A university spokesperson did not share enrollment data when asked. But figures presented to the faculty at an August meeting show that full-time-equivalent enrollment has declined by 31 percent since 2011, to about 10,000 students. The “significant” enrollment drop from 2011 to 2014 in particular resulted in a drop in cash reserves.

Budget reductions and strategic investments have since increased the university's reserves and its financial outlook, but enrollment has not steadied. As of mid-August, fall 2019 enrollment was tracking down by 11 percent, or 475 full-time-equivalent students. Budget modeling projected a $3.7 million to $6.1 million deficit. The current strategy is to pull funds from reserves, but next year’s budget needs to be “resolved.”

Retrenchments will account for about $840,000 in savings, according to the university’s data. The university’s rationale for targeting philosophy and theater for cuts is declines in numbers of majors.

In the case of theater, the university has said that the program will soon be out of compliance with National Association of Schools and Theater program guidelines about staffing. Currently theater has three full-time faculty members, with one planned retirement, while program accreditation standards dictate that it must have three professors. Further investment won’t be possible in this fiscal climate, according to St. Cloud State.

As for the library, the university cited reduced demand in the form of lower enrollments and faculty attrition. The total number of reference inquires dropped 21 percent from 2018 to 2019, the university said, and circulation of print books has deceased 90 percent since 1993.

Still, the library’s compensation budget has dropped by 16 percent since 2011 due to retirements, and its nonsalary budget already has been slashed by 45 percent since 2014, to about $272,000.

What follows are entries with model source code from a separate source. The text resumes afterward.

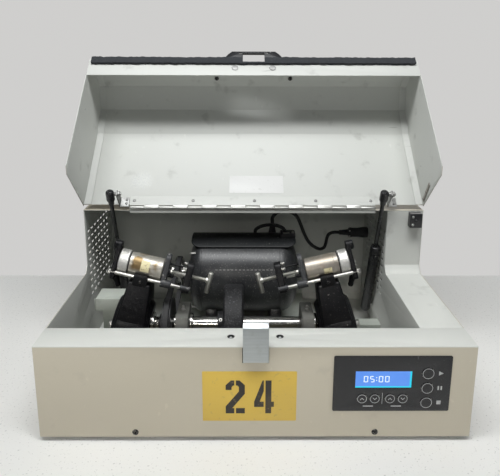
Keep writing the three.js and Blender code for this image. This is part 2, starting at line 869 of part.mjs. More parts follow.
// Lid, built as it lies when shut and then swung open about the hinge line
const lid = new THREE.Group();
lid.position.set(0, hinge_y, hinge_z);
lid.rotation.x = -open_angle;
mill.add(lid);

function onHinge(points) {
  return points.map(([y, z]) => [y - hinge_y, z - hinge_z]);
}
const lid_line = [
  [lid_flange_end_y, lid_low_z],
  [lid_front_y, lid_low_z],
  [lid_front_y, lid_chamfer_low_z],
  [lid_chamfer_high_y, lid_chamfer_high_z],
  [lid_crease_front_y, lid_crease_front_z],
  [lid_crease_rear_y, lid_top_z],
  [lid_rear_y, lid_top_z],
];
const latch_notch = block(
  [-latch_notch_half, latch_notch_half],
  [lid_front_y - overrun - hinge_y, lid_front_y + latch_notch_depth - hinge_y],
  [lid_low_z - overrun - hinge_z, lid_low_z + latch_notch_height - hinge_z]);
const lid_wrap = cut(alongX(strip(onHinge(lid_line), sheet), -half_width, half_width), latch_notch);
piece(lid, "lid_wrap", lid_wrap, ...cream_paint);

// Lid sides: plates with a spot-welded flange that follows the underside of the wrap
const under_wrap = offsetLine(lid_line, sheet + seat);
const side_rear_y = step_face_y - lid_side_gap;
const side_low_z = front_height + lid_side_gap;
const lid_side_points = [
  ...under_wrap.slice(1, under_wrap.length - 1),
  [side_rear_y, lid_top_z - sheet - seat],
  [side_rear_y, front_height + step_kink_rise + lid_side_gap / 2],
  [step_kink_y - lid_side_gap / 2, side_low_z],
  [lid_flange_end_y + seat, side_low_z],
  [lid_flange_end_y + seat, lid_low_z + sheet + seat],
];
const tab_line = under_wrap.slice(1);
for (const [hand, side] of [["left", -1], ["right", 1]]) {
  const [x0, x1] = side < 0 ? [-half_width, sheet - half_width] : [half_width - sheet, half_width];
  const [tab0, tab1] = side < 0 ? [x0, x0 + lid_tab_width] : [x1 - lid_tab_width, x1];
  const body = join(
    alongX(outline(onHinge(lid_side_points)), x0, x1),
    alongX(strip(onHinge(tab_line), lid_tab_thickness), tab0, tab1));
  piece(lid, `lid_${hand}_side`, body, ...cream_paint);
}

// Foam gasket under the lid's front flange, notched for the latch
const foam_low_z = front_height + seat;
const foam_high_z = lid_low_z - seat;
const foam_gasket = cut(
  block(
    [foam_end_gap - half_width, half_width - foam_end_gap],
    [lid_front_y - hinge_y, lid_front_y + foam_depth - hinge_y],
    [foam_low_z - hinge_z, foam_high_z - hinge_z]),
  block(
    [-latch_notch_half, latch_notch_half],
    [lid_front_y - overrun - hinge_y, lid_front_y + latch_notch_depth - hinge_y],
    [foam_low_z - overrun - hinge_z, foam_high_z + overrun - hinge_z]));
piece(lid, "foam_gasket", foam_gasket, ...black_rubber);

// Lid pull: a flat black grip that the latch reaches up through
const pull_root_y = lid_front_y - seat - hinge_y;
const pull_front_y = pull_root_y - pull_reach;
const pull_low_z = lid_low_z + pull_rise - hinge_z;
const pull_shape = outline([
  [-pull_base_half, pull_root_y],
  [-pull_front_half, pull_front_y + pull_shoulder],
  [pull_shoulder - pull_front_half, pull_front_y],
  [pull_front_half - pull_shoulder, pull_front_y],
  [pull_front_half, pull_front_y + pull_shoulder],
  [pull_base_half, pull_root_y],
]);
const pull_foot_z = [pull_low_z, pull_low_z + pull_foot_height];
const pull_foot_y = [pull_root_y - pull_foot_thickness, pull_root_y];
const lid_handle = cut(
  join(
    alongZ(pull_shape, pull_low_z, pull_low_z + pull_thickness),
    block([-pull_base_half, pull_base_half], pull_foot_y, pull_foot_z)),
  block(
    [-latch_notch_half, latch_notch_half],
    [pull_front_y + pull_bar, pull_root_y + overrun],
    [pull_low_z - overrun, pull_low_z + pull_foot_height + overrun]));
piece(lid, "lid_handle", lid_handle, ...black_gloss);

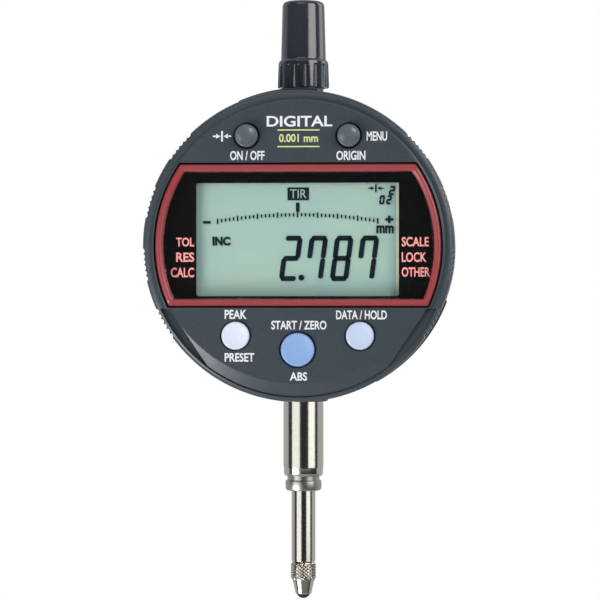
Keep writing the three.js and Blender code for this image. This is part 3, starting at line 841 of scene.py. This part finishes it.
PRINT_Y = FACE + 0.002
MASK_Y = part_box("window_mask")[0].y / MM + 0.002
INK_Y = PANEL_Y - 0.05
WORDS = {  # words: left, right, bottom and top on the face
    "ON / OFF": (-13.1, -6.4, 16.55, 18.35), "ORIGIN": (7.5, 13.1, 16.5, 18.3),
    "MENU": (13.35, 17.3, 20.2, 22.0), "PEAK": (-14.15, -9.9, -14.15, -12.4),
    "PRESET": (-14.15, -8.4, -22.45, -20.75), "START / ZERO": (-5.1, 5.6, -16.2, -14.5),
    "ABS": (-1.5, 1.85, -26.1, -24.45), "DATA / HOLD": (7.45, 17.25, -14.25, -12.5),
    "DIGITAL": (-6.0, 6.7, 23.0, 25.1),
}
MENU_WORDS = {
    "TOL": (-23.8, -20.3, -0.1, 1.65), "RES": (-23.8, -20.3, -3.1, -1.25),
    "CALC": (-24.85, -20.3, -6.1, -4.2), "SCALE": (20.05, 25.3, -0.15, 1.7),
    "LOCK": (20.05, 24.85, -3.15, -1.25), "OTHER": (20.05, 25.5, -6.0, -4.15),
}
print(len(WORDS) + len(MENU_WORDS), "printed words")


# %% [markdown]
# The set-zero mark beside the first key is an upright bar between two arrows. The panel shows the
# same mark smaller, so one function makes both.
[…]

Hammer, the university spokesperson, said that retrenchment “is one of several strategies being deployed to manage our current budget situation. This was not a decision that the university leadership team came to lightly or without much deliberation.”

The university is meeting individually with those affected. Layoffs take effect in May.

“This particular strategy implies the significant challenges ahead of our university. It is no secret that St. Cloud State is one of many universities -- regionally and across the country -- facing several years of declines in enrollment and retention,” Hammer added. “Our intractable budget challenges during this same time [have] required us to consider and make hard decisions in service to the future of the university.”

Unconvinced, the university's faculty union is challenging the decision and pushing the administration to do more on its end to stem the enrollment flow. In a lengthy response to the retrenchment plan, St. Cloud State's Faculty Association wrote that sudden faculty layoffs don't build student confidence in the institution. The union also said that its contract requires the administration to consider faculty attrition, retraining and reassignment and early separation incentives prior to layoffs. A genuine meet and confer would happen next, with the faculty, before any decisions about layoffs.

The union also is seeking clarification as to exactly how the administration decided to cut where it did and by how much, as the “decision to retrench these affected individuals across these three entities does not seem to fit within a larger strategic plan or vision for the university.”

What “assurances do ‘non-affected’ faculty have that retrenchment will not become a routine financial management ‘tool’ used by administration to resolve future budget shortfalls given there is no certainty when enrollment numbers will stabilize?” the union also wants to know. And given that the pending retrenchment of eight professors addresses only a portion of the expected budget shortfall, what are the administration’s plans for "resolving" the rest?